Lower Threshold for Foreign Investment: Facilitating Strategic Investment in Listed Companies
The newly revised “Measures for the Administration of Strategic Investments by Foreign Investors in Listed Companies” will take effect from December 2, 2024. This revision facilitates strategic investments by foreign investors in listed companies and will further broaden the channels for foreign investment in the securities market, unleashing the potential for attracting investment through strategic investment channels.
The revised “Measures” mainly lower the investment threshold in five aspects. First, foreign natural persons are allowed to make strategic investments. Second, the asset requirements for foreign investors are relaxed.
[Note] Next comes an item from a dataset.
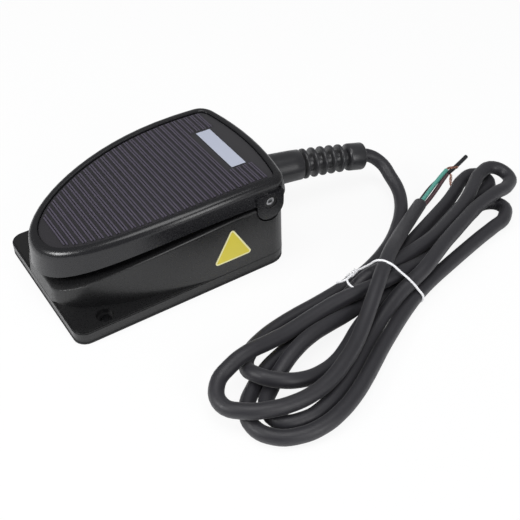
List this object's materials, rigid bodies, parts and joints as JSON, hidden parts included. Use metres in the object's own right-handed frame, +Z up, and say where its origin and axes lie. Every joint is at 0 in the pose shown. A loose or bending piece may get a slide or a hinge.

Third, tender offers are added as a method of strategic investment. Fourth, for strategic investments made through private placements or tender offers, foreign non-listed company shares are allowed as payment. Fifth, the shareholding ratio and lock-up period requirements are appropriately reduced.
Export Control Regulations for Dual-Use Items: Abolishing the Operator Registration System and Improving Full-Chain Control
The “Regulations of the People’s Republic of China on Export Control of Dual-Use Items” will take effect from December 1, 2024. Dual-use items refer to goods, technologies, and services, including related technical data, that have both civilian and military uses or contribute to enhancing military potential, especially those that can be used for the design, development, production, or use of weapons of mass destruction and their delivery systems.
The transit, transshipment, through transportation, and re-export of dual-use items fall under the scope of export control. However, due to the specificity of their export forms, the entities applying for export licenses differ from those for general dual-use item exports. Therefore, the “Regulations” stipulate that the transit, transshipment, through transportation, and re-export of dual-use items shall be implemented in accordance with the relevant provisions of the Export Control Law and these Regulations.